The piece is the second in a four-part, anti-violence series exploring how women in global communities of color experience and resist violence. Tushaanal (“fires of dry grass” in Bengali) revolves around stories of gold, an element mined and harnessed as capital, and a symbol of desire, beauty and artistry. Tushaanal is co-directed by Ananya Chatterjea, Professor of Theatre Arts and Dance at the University of Minnesota and ADT’s founding artistic director, and OBIE Award-winning theater artist Laurie Carlos.

Kshoy/Decay, 2010-2011

The Performance and Social Justice Collaborative will continue to explore, through movement-based research, the trauma and resistance of communities of women of color across global North and South.  In this next phase, the collaborative will create and produce Kshoy/Decay, a performance project investigating the multiple impacts of communalism and violence on women.  Working through an intersection of traditional scholarly research, and improvisation-based embodied knowing, the collaborative seeks to foreground multiple epistemologies in seeking understanding and sharing knowledge about specific contexts of religious fundamentalism, communalism, and gendered violence, and how they are affecting multiple communities of color.  Working with bodies and movement to both investigate and produce knowledge, this project will emphasize in particular the materiality of women’s struggles in these contexts and the ways in which women have reimagined their lives in response.  Our journey might be imagined/historical documentation through performance, and will suggest the multiple agential ways in which women of color are approaching issues of social justice.  Other events marking our process will be workshops for project participants, workshops for community and youth groups, showing, dialogues, “community conversations,” and formal presentations.
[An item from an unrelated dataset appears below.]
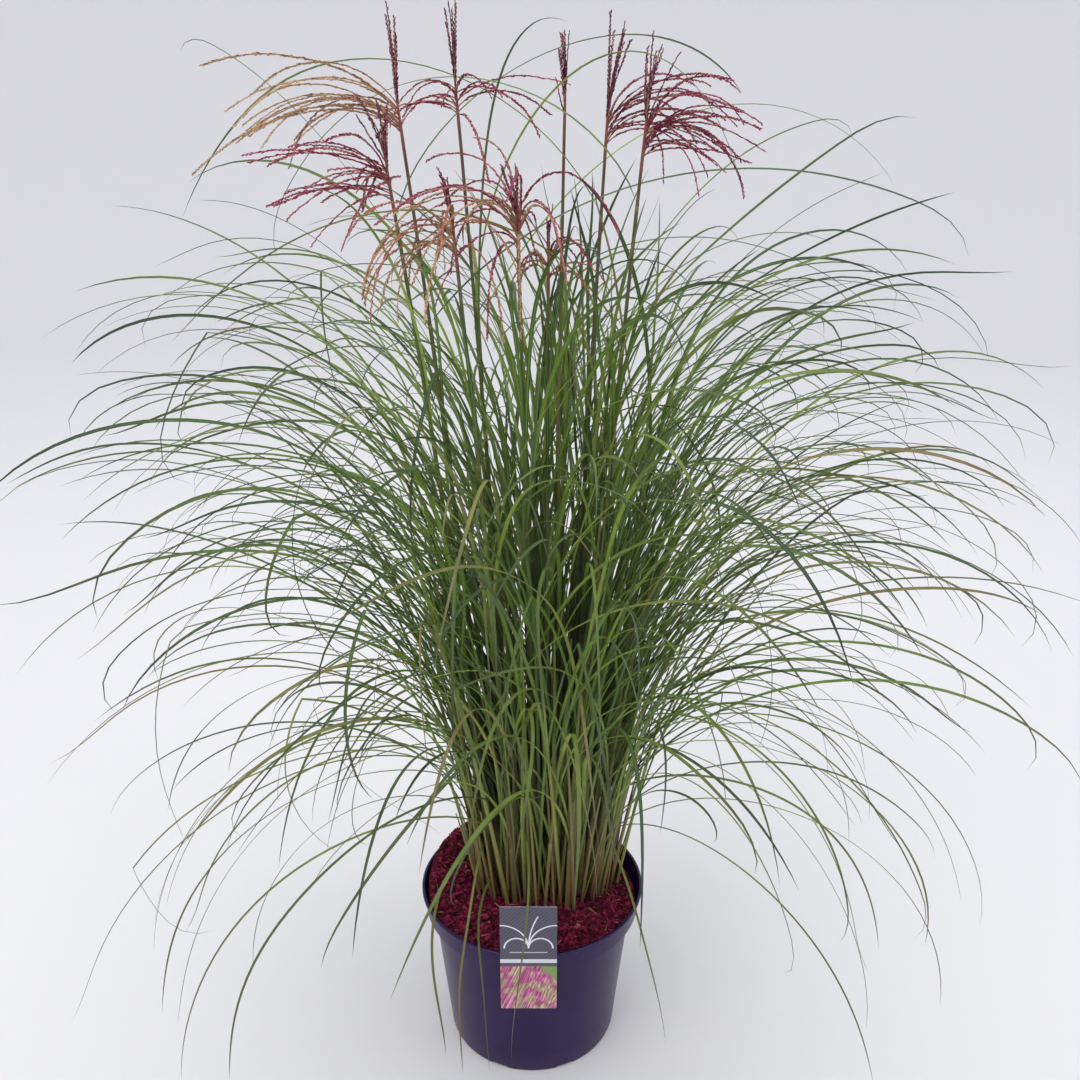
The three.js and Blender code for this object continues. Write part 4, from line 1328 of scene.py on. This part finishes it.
def make_plume(name, stem, draw, silk):
    """A plume: a rachis that stands in the stem's top, and its racemes."""
    whole, _ = new_bmesh()
    radius = closed_ends(mix(STEM_RADII[4], 0.9, np.maximum(RACHIS_STOPS, 0)))
    points = stem["line"][4] + RACHIS_STOPS[:, None] * stem["along"] * RACHIS_LENGTH
    rings = points[:, None] + circle(RACHIS_SIDES) * radius[..., None]
    add_sleeve(whole, rings, marks_for(rings, 0, 0, 0.15))
    for shape in stem["racemes"]:
        if shape["closed"]:
            tone = draw(0, 0.16)
        else:
            tone = np.clip(stem["plume"]["tone"] + draw(-0.2, 0.2), 0.2, 1)
        raceme(whole, shape, draw, tone)
    finish_piece(name + "_fine", whole, [silk], [name], crease=80)


def dress_soil():
    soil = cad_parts["potting_soil"]
    soil.data.materials.clear()
    soil.data.materials.append(material("damp_soil", 0.95, 0.2, damp_soil))


# Stage, light and camera
def make_stage():
    """A pale floor that sweeps up all round into a pale backdrop, far from the plant."""
    bm = bmesh.new()
    sweep = [(0, 0), (1.5, 0), (FLOOR_REACH, 0)]
    for a in np.linspace(0.15, math.pi / 2, 10):
        rise = SWEEP_RADIUS - SWEEP_RADIUS * math.cos(a)
        sweep.append((FLOOR_REACH + SWEEP_RADIUS * math.sin(a), rise))
    sweep.append((FLOOR_REACH + SWEEP_RADIUS, BACKDROP_TOP))
    turned(bm, sweep, 64)
    for face in bm.faces:
        face.smooth = True
    sweep_object = mesh_object("stage_sweep", bm, [material("floor_paint", 0.8, 0.2, floor_paint)])


def make_light():
    scene = bpy.context.scene
    scene.view_settings.view_transform = "Standard"
    world = bpy.data.worlds.new("studio")
    scene.world = world
    world.use_nodes = True
    sky = world.node_tree.nodes["Background"]
    sky.inputs["Color"].default_value = colour(SKY[0])
    sky.inputs["Strength"].default_value = SKY[1]
    for name, place, aim, size, power, tone in LIGHTS:
        lamp = bpy.data.lights.new(name, "AREA")
        lamp.shape = "DISK"
        lamp.size = size
        lamp.energy = power
        lamp.color = tone
        made = link(name, lamp)
        made.location = place
        aimed = (Vector((0, 0, aim)) - Vector(place)).to_track_quat("-Z", "Y")
        made.rotation_euler = aimed.to_euler()


def make_camera():
    data = bpy.data.cameras.new("camera")
    data.angle = math.radians(CAMERA.view)
    camera = link("camera", data)
    camera.location = CAMERA.place
    camera.rotation_euler = (math.radians(90 - CAMERA.down), 0, 0)
    bpy.context.scene.camera = camera


make_camera()
make_light()
make_stage()
make_pot()
make_bark()
make_label()
dress_soil()
make_plant()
Pipaashaa/Extreme Thirst, 2009-2010

This performance is an artistic response to the steady eradication and contamination of natural resources by aggressive industrialization, from the point of view of some of the most vulnerable populations in society. Created in collaboration with leaders from the Environmental Justice Education and Advocacy Collective and other internationally renowned artists, Pipaashaa is a story of the desire to live amidst loss and strain, articulating the deep ache of struggling communities and the dream of an alternative context. Choreographed and created by Ananya Chatterjea, directed by Gulgun Kayim, discussion with the artists will take place after the performances on Friday and Saturday. Ananya Chatterjea is an Associate Professor in the Department of Theater Arts and Dance at the University of Minnesota and she is also a convener of the Performance and Social Justice Collaborative. Gulgun Kayim is an interdisciplinary theater artist, a founder and co-artistic/managing director of Skewed Visions, a Minneapolis-based site-specific performance company, and a lecturer in the department of Theater Arts and Dance.

Ashesh Barsh/Unending Monsoon, 2009

This performance is an artistic response to the steady eradication and contamination of natural resources by aggressive industrialization, from the point of view of some of the most vulnerable populations in society. Created in collaboration with leaders from the Environmental Justice Education and Advocacy Collective and other internationally renowned artists, Pipaashaa is a story of the desire to live amidst loss and strain, articulating the deep ache of struggling communities and the dream of an alternative context. Choreographed and created by Ananya Chatterjea, directed by Gulgun Kayim, discussion with the artists will take place after the performances on Friday and Saturday. Ananya Chatterjea is an Associate Professor in the Department of Theater Arts and Dance at the University of Minnesota and she is also a convener of the Performance and Social Justice Collaborative. Gulgun Kayim is an interdisciplinary theater artist, a founder and co-artistic/managing director of Skewed Visions, a Minneapolis-based site-specific performance company, and a lecturer in the department of Theater Arts and Dance.

Daak/Call to Action, 2008-2009

The Performance and Social justice Collaborative continues its research on environmental racism and the trauma and resistance of communities of women of color across global North and South. In this second year, the collaborative will create and produce Daak, Call to Action, a performance project investigating land rights violations in Native communities in Minnesota, in the maquiladoras of Tijuana and Suarez, Mexico, and the “Special Economic Zones” of Nandigram, India. The collaborative will also launched the research for the culminating project of this series: Ashesh Barsha, Unending Monsoon, which brings together the research foci of the previous two projects with its focus on the horrifying impact of climate change. Working through an intersection of traditional scholarly research, and improvisation-based embodied knowing, the collaborative seeks to foreground multiple epistemologies in seeking understanding and sharing knowledge about huge issues in environmental justice and how they are affecting multiple communities of color. Working with bodies and movement to both investigate and produce knowledge, these projects will emphasize in particular the materiality of these struggles and the solutions being proposed, and of their historical documentation through performance, and suggest the multiple agential ways in which women of color are approaching issues of social justice.